Since species from the Arctic, eastern Siberia, and more southerly areas all occur together on the Varanger Peninsula, the plant life is distinctive. The small deciduous woodlands in the area are among the northernmost in the world.

Lime-rich bedrock and soil in the north supports rich pockets containing rare species like Papaver dahlianum (a poppy), field fleawort, Svalbard snow cinquefoil , and Arenaria pseudofrigida (a sandwort).

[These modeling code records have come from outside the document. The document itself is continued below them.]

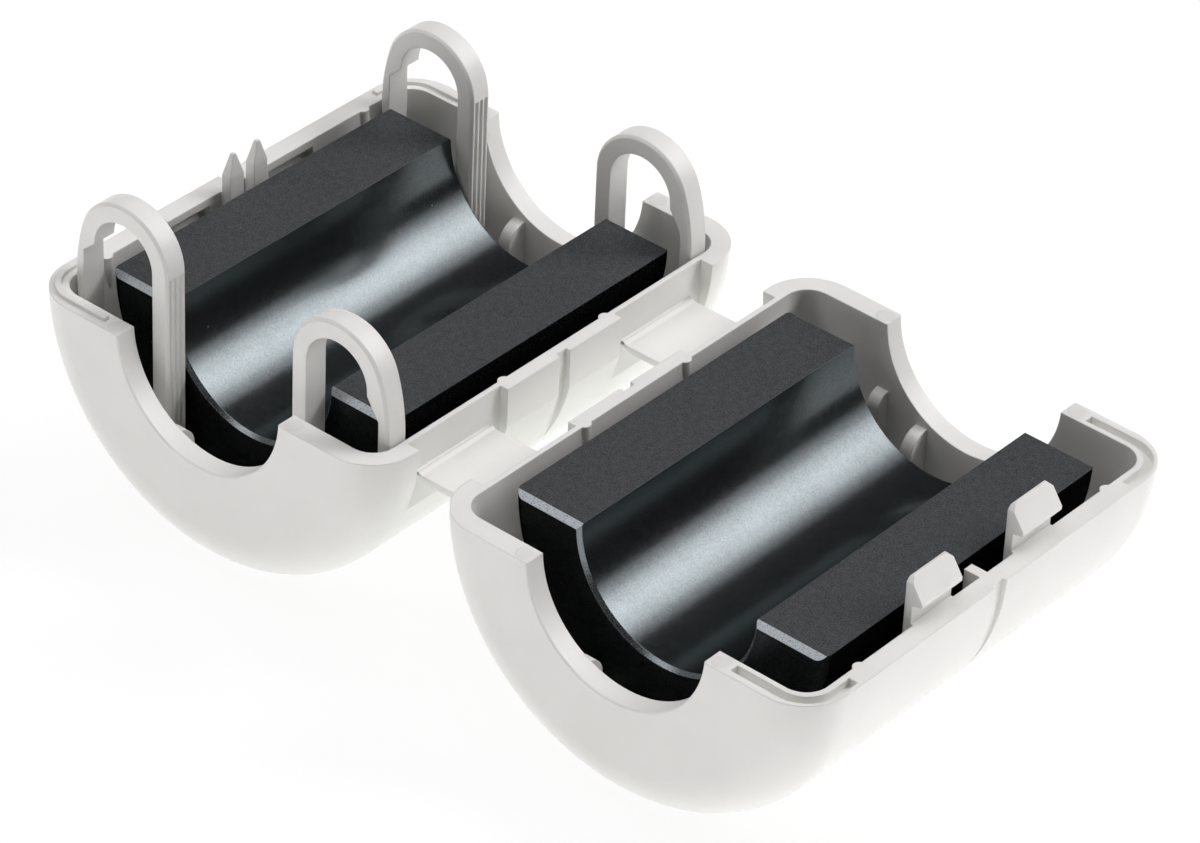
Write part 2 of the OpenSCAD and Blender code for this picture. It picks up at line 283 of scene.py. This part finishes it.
class SurfaceBench(NodeBench):
    """A bench for one material, with the patterns that the finishes share."""

    BEVEL_SAMPLES = 6
    MIX_FACTOR, MIX_FIRST, MIX_SECOND, MIX_RESULT = 0, 6, 7, 2

    def __init__(self, name: str) -> None:
        """Makes the material and its place on the surface.

        Args:
            name: the material's name.
        """
        self.material = bpy.data.materials.new(name)
        self.material.use_nodes = True
        super().__init__(self.material.node_tree)
        self.place = self.add("ShaderNodeTexCoord").outputs["Object"]

    def grain(self, size: float, detail: float) -> Signal:
        """Cloudy noise.

        Args:
            size: width of one cloud in metres.
            detail: octaves of finer noise.

        Returns:
            Noise from 0 to 1, about 0.5 on average.
        """
        noise = self.add(
            "ShaderNodeTexNoise", {"Vector": self.place, "Scale": 1 / size, "Detail": detail}
        )
        return self.signal(noise)

    def scatter(self, specks: Specks) -> Signal:
        """Spots at random places.

        Args:
            specks: their size and number.

        Returns:
            1 inside a spot and 0 outside.
        """
        cells = self.add("ShaderNodeTexVoronoi", {"Vector": self.place, "Scale": 1 / specks.pitch})
        chance = self.add("ShaderNodeSeparateColor", {0: cells.outputs["Color"]})
        edge = specks.radius / specks.pitch
        inside = self.signal(cells, "Distance").ease(edge, specks.solid_core * edge)
        return inside * self.signal(chance).ease(specks.share, specks.share - specks.chance_step)

    def blend(self, factor: Any, first: Any, second: Any) -> bpy.types.NodeSocket:
        """Mixes two colours.

        Args:
            factor: 0 for the first colour, 1 for the second.
            first: a colour or a colour socket.
            second: a colour or a colour socket.

        Returns:
            The mixed colour.
        """
        mix = self.add(
            "ShaderNodeMix",
            {self.MIX_FACTOR: factor, self.MIX_FIRST: first, self.MIX_SECOND: second},
            data_type="RGBA",
        )
        return mix.outputs[self.MIX_RESULT]

    def bump(
        self, height: Signal, depth: float, strength: float, normal: bpy.types.NodeSocket
    ) -> bpy.types.NodeSocket:
        """Turns a height pattern into a normal.

        Args:
            height: the pattern, from 0 to 1.
            depth: height of the pattern in metres.
            strength: share of the relief that shows.
            normal: the normal that the relief goes on.

        Returns:
            The normal.
        """
        made = self.add(
            "ShaderNodeBump",
            {"Strength": strength, "Distance": depth, "Height": height, "Normal": normal},
        )
        return made.outputs[0]

    def soft_edges(self, radius: float) -> bpy.types.NodeSocket:
        """Rounds the normal near sharp edges.

        Args:
            radius: radius of the rounding in metres, or 0 to leave the edges sharp.

        Returns:
            The normal.
        """
        if radius <= 0.0:
            return self.add("ShaderNodeNewGeometry").outputs["Normal"]
        bevel = self.add("ShaderNodeBevel", {"Radius": radius}, samples=self.BEVEL_SAMPLES)
        return bevel.outputs[0]

    def finish(self, sockets: Mapping[str, Any]) -> bpy.types.Material:
        """Ends the material in a Principled shader.

        Args:
            sockets: what goes into the shader's sockets.

        Returns:
            The material.
        """
        shader = self.add("ShaderNodeBsdfPrincipled", sockets)
        self.add("ShaderNodeOutputMaterial", {"Surface": shader.outputs[0]})
        return self.material


class ShapeBench(NodeBench):
    """A bench for one geometry tree, with a named input for each of its sizes."""

    def __init__(self, name: str, sizes: Mapping[str, float]) -> None:
        """Makes the tree and its inputs.

        Args:
            name: the tree's name.
            sizes: the sizes in metres, or plain numbers, by name.
        """
        self.name = name
        self.sizes = dict(sizes)
        super().__init__(bpy.data.node_groups.new(name, "GeometryNodeTree"))
        sockets = self.tree.interface
        for label in self.sizes:
            sockets.new_socket(name=label, in_out="INPUT", socket_type="NodeSocketFloat")
        sockets.new_socket(name="Shape", in_out="OUTPUT", socket_type="NodeSocketGeometry")
        self.inputs = self.add("NodeGroupInput").outputs

    def size(self, label: str) -> Signal:
        """One named size."""
        return Signal(self, self.inputs[label])

    def vector(self, x: Any, y: Any, z: Any) -> bpy.types.NodeSocket:
        """Joins three numbers or signals in a vector."""
        return self.add("ShaderNodeCombineXYZ", {0: x, 1: y, 2: z}).outputs[0]

    def repeat(
        self, shape: bpy.types.NodeSocket, places: bpy.types.NodeSocket
    ) -> bpy.types.NodeSocket:
        """Puts a copy of a shape on each point.

        Args:
            shape: the shape.
            places: a mesh that has a vertex at each place.

        Returns:
            The copies.
        """
        made = self.add("GeometryNodeInstanceOnPoints", {"Points": places, "Instance": shape})
        return made.outputs[0]

    def close(
        self, shape: bpy.types.NodeSocket, material: bpy.types.Material
    ) -> bpy.types.Object:
        """Ends the tree, runs it once and keeps the result as a plain mesh.

        Args:
            shape: the finished shape.
            material: its finish.

        Returns:
            The object, at the origin.
        """
        real = self.add("GeometryNodeRealizeInstances", {0: shape})
        dressed = self.add(
            "GeometryNodeSetMaterial", {"Geometry": real.outputs[0], "Material": material}
        )
        self.add("NodeGroupOutput", {0: dressed.outputs[0]})
        piece = put_in_scene(self.name, bpy.data.meshes.new(self.name))
        modifier = piece.modifiers.new("shape", "NODES")
        modifier.node_group = self.tree
        for item in self.tree.interface.items_tree:
            if item.in_out == "INPUT":
                modifier[item.identifier] = self.sizes[item.name]
        solved = piece.evaluated_get(bpy.context.evaluated_depsgraph_get())
        mesh = bpy.data.meshes.new_from_object(solved)
        piece.modifiers.clear()
        piece.data = mesh
        return piece


# ---------------------------------------------------------------- finishes


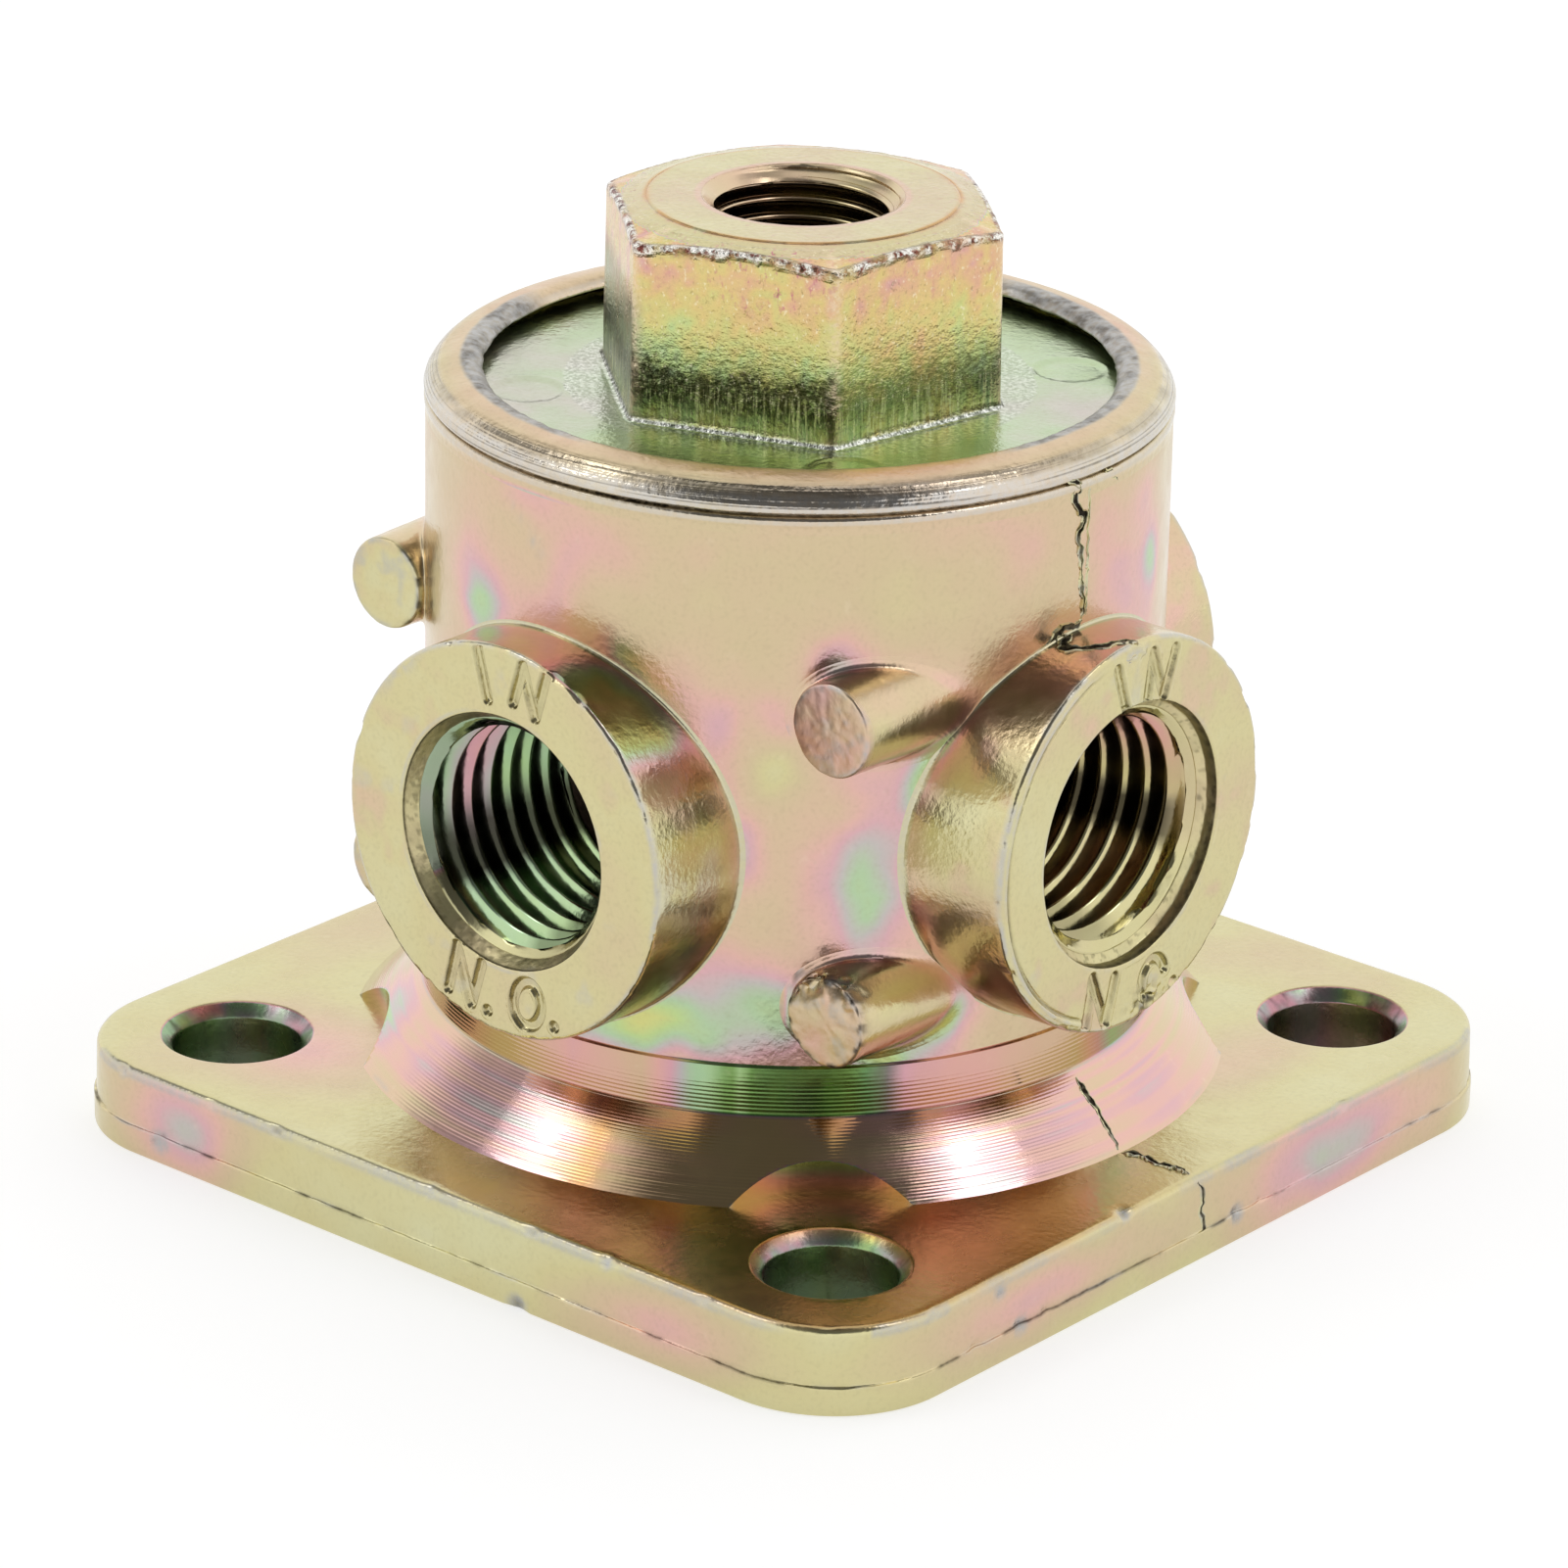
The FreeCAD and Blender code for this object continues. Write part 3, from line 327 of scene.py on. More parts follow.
def build_flange():
    pts, nrm = outline(FLANGE, CORNER, 136, 40)
    ang = np.arctan2(pts[:, 1], pts[:, 0])
    inner = np.stack([14.5 * np.cos(ang), 14.5 * np.sin(ang)], -1)
    rows = []
    draft = math.tan(math.radians(1.5))
    top_off = -(THICK - PART_Z) * draft

    def row(off, z):
        rows.append(np.concatenate([pts + nrm * off, np.full((len(pts), 1), z)], 1))

    n_top = 30
    lim = pts + nrm * (top_off - 0.42)
    for k in range(n_top + 1):
        t = (k / n_top) ** 0.8
        rows.append(np.concatenate([inner + (lim - inner) * t, np.full((len(pts), 1), THICK)], 1))
    for a in np.linspace(90, 4, 8)[1:]:
        row(top_off - 0.42 + 0.42 * math.cos(math.radians(a)), THICK - 0.42 + 0.42 * math.sin(math.radians(a)))
    for z in np.linspace(THICK - 0.45, PART_Z + 0.08, 12):
        row(-(z - PART_Z) * draft, z)
    row(0.0, PART_Z + 0.03)
    row(0.02, PART_Z - 0.005)
    row(0.09, PART_Z - 0.03)
    row(0.12, PART_Z - 0.09)
    for z in np.linspace(PART_Z - 0.16, 0.22, 7):
        row(0.12, z)
    for a in (15, 35, 55, 75, 90):
        row(0.12 - 0.16 + 0.16 * math.cos(math.radians(a)), 0.16 - 0.16 * math.sin(math.radians(a)))
    for k in range(1, 9):
        t = k / 8
        b = pts + nrm * (-0.04)
        rows.append(np.concatenate([b + (inner - b) * t, np.zeros((len(pts), 1))], 1))
    P = np.array(rows)
    # cast skin: the flat faces and edges are a little uneven, and the edges carry nicks
    z = P[..., 2]
    out = np.maximum(np.abs(P[..., 0]), np.abs(P[..., 1]))
    top = (z > THICK - 0.6) & (out < FLANGE + 0.2)
    P[..., 2] += np.where(z > THICK - 0.001, 0.020 * fbm(P, 9.0, 3) + 0.006 * vnoise(P, 1.3, 5), 0)
    side = (z > 0.1) & (z < THICK - 0.02)
    nn = np.broadcast_to(np.concatenate([nrm, np.zeros((len(nrm), 1))], 1)[None], P.shape)
    amp = 0.012 * fbm(P, 5.0, 8) + 0.006 * vnoise(P, 0.9, 9)
    P += nn * np.where(side, amp, 0)[..., None]
    # rough parting line
    pl = gauss(z, PART_Z - 0.03, 0.10) * (0.045 * vnoise(P * [1, 1, 0], 0.55, 12) + 0.03 * vnoise(P * [1, 1, 0], 2.1, 13))
    P += nn * pl[..., None]
    # nicks: (x, y, z, radius, depth)
    nicks = [(-22, -27.7, 4.4, 0.55, 0.16), (-10.7, -27.7, 4.45, 0.5, 0.14), (0.0, -27.7, 4.5, 0.6, 0.12), (7.0, -27.7, 4.5, 0.45, 0.13),
             (12.0, -27.7, 4.45, 0.6, 0.15), (18.5, -27.7, 4.4, 0.5, 0.10), (-15.5, -27.7, 4.5, 0.4, 0.10), (6.2, -27.9, 0.25, 0.8, 0.22),
             (-19.0, -27.9, 1.3, 0.8, 0.10), (27.7, -16.0, 3.9, 0.6, 0.16), (27.5, -6.0, 4.6, 0.6, 0.16), (27.7, -21.0, 4.4, 0.5, 0.14),
             (27.8, -18.0, 1.6, 0.6, 0.16), (27.8, -14.5, 1.5, 0.7, 0.16), (27.8, -12.5, 1.6, 0.5, 0.14), (27.8, 3.0, 1.55, 0.7, 0.16),
             (27.8, 5.0, 1.6, 0.5, 0.12), (27.6, 12.0, 4.5, 0.5, 0.12), (24.8, -26.0, 4.5, 0.6, 0.10), (-27.7, 8.0, 4.5, 0.5, 0.12),
             (-27.8, -9.0, 1.6, 0.7, 0.14), (-9.0, 27.7, 4.5, 0.5, 0.12), (13.0, 27.8, 1.6, 0.7, 0.14), (2.2, -27.9, 0.9, 0.4, 0.12)]
    for x, y, zz, r, d in nicks:
        q = P - np.array([x, y, zz])
        dist = np.sqrt((q ** 2).sum(-1)) * (1 + 0.35 * vnoise(P, 0.35, 21))
        w = d * (1 - sstep(0.25 * r, r, dist))
        P -= nn * w[..., None] * 0.8
        P[..., 2] -= np.where(z > 2.6, w * 0.6, 0)
    ob = torus_grid("flange_plate", P)
    cut = []
    for sx in (-1, 1):
        for sy in (-1, 1):
            prof = [(BOLT_R + 0.02, -1.0), (BOLT_R + 0.02, 0.0), (BOLT_R, 0.4), (BOLT_R, THICK - BOLT_CH - 0.10), (BOLT_R + 0.03, THICK - BOLT_CH + 0.0),
                    (BOLT_R + 0.14, THICK - BOLT_CH + 0.16), (BOLT_R + BOLT_CH - 0.10, THICK - 0.10), (BOLT_R + BOLT_CH + 0.02, THICK - 0.012), (BOLT_R + BOLT_CH + 0.30, THICK + 0.06),
                    (BOLT_R + BOLT_CH + 0.30, THICK + 1.0)]
            cut.append(capped(lathe(prof, 96, (sx * BOLT, sy * BOLT, 0))))
    V, F = merge(cut)
    return boolean(ob, make("cut_bolts", V, F, flip=False), sharp=38)


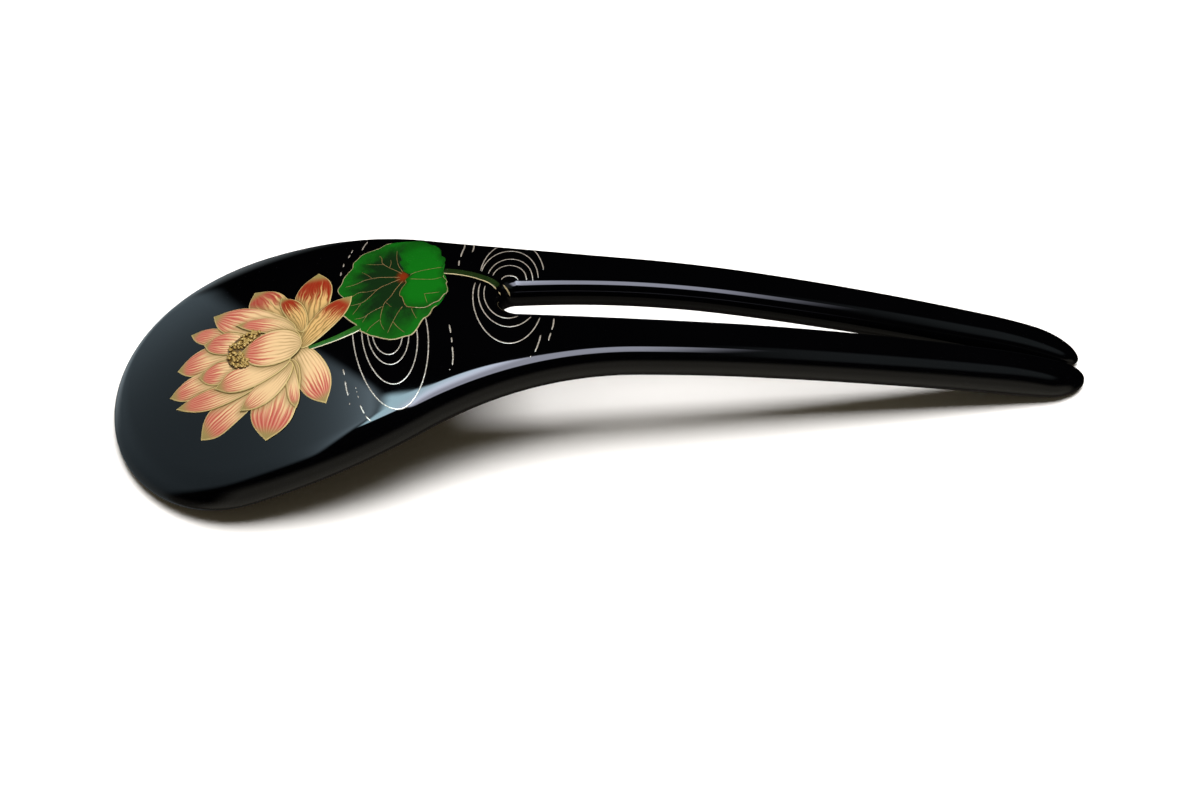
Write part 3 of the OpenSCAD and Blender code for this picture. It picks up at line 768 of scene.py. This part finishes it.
def makePetal(petal, seed, material):
    stepsAcross = flower["acrossSteps"]
    s = (1 - np.cos(np.linspace(0, math.pi, flower["alongSteps"] + 1)[1:-1])) / 2
    q = np.sin(np.linspace(-math.pi / 2, math.pi / 2, stepsAcross + 1))
    gridS, gridQ = np.meshgrid(s, q, indexing="ij")
    flat = petalPoint(petal, gridS, gridQ)
    rim = nearest(flat, petalOutline(petal, flower["outlineSteps"]))
    rim[:, [0, -1]] = 0
    base = layerHeight(flat[..., 0], flat[..., 1], petal["layer"])
    edge = edgeRound(rim / flower["bevel"])
    swell = (1 - gridQ ** 2) * fadeEnds(gridS)
    bead = np.exp(-((rim - flower["beadAt"]) / flower["beadWidth"]) ** 2) * edge
    top = base + flower["wall"] * edge + flower["dome"] * swell + flower["bead"] * bead
    under = [stepsAcross * k // 4 for k in (4, 3, 2, 1, 0)]
    rings = reliefRings(flat, top, base, under, flower["sunk"])
    foot, tip = (petalPoint(petal, np.array([end]), np.array([0.0]))[0] for end in (0.0, 1.0))
    layer, far = petal["layer"], flower["farAway"]
    points, faces = closedSkin(onLayer(foot, layer), rings, onLayer(tip, layer))
    values = {}
    for key, grid, first, last in (("along", gridS, 0, 1), ("across", gridQ, 0, 0), ("rim", rim, 0, 0),
                                   ("cover", coverGap(petal, flat), far, far)):
        below = grid[:, under] * (key != "rim")      # the underside is all rim
        values[key] = np.concatenate([[first], np.hstack([grid, below]).ravel(), [last]])
    for key, value in (("warmth", petal["warmth"]), ("blush", petal["blush"]), ("seed", seed)):
        values[key] = np.full(len(points), value)
    return addPiece(petal["name"] + "_relief", points, faces, material, "petal_lacquer",
                    [petal["name"]], values)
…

The peninsula still has a complete alpine ecosystem with reindeer (domesticated), wolverine, and Arctic fox. The latter is the most endangered mammal species of Norway. A special programme based on reducing the number of the dominant red fox has shown very good results (per 2008) for the small Arctic fox population.

===Important Bird Area===
An area of about 200000 ha of the peninsula, largely coinciding with the national park, has been designated an Important Bird Area (IBA) by BirdLife International because it supports breeding populations of many birds, including lesser white-fronted geese, long-tailed ducks, common scoters, greater scaups, Eurasian golden plovers, bar-tailed godwits, ruddy turnstones, Temminck's stints, dunlins, purple sandpipers, little stints, red-necked phalaropes, spotted redshanks, long-tailed jaegers, Arctic jaegers, pomarine jaegers, short-eared owls, snowy owls, rough-legged buzzards, gyrfalcons, red-throated pipits, lapland longspurs and snow buntings.

==Name==
The last element is the finite form of the Norwegian word halvøy which means "peninsula". The meaning of the first part of the name was originally the name of the local fjord now known as the Varangerfjorden (Verangr or Verjanger). The first element is verja which is the plural genitive case of the word which means "fishing village". The last element is angr which means "bay" or "small fjord".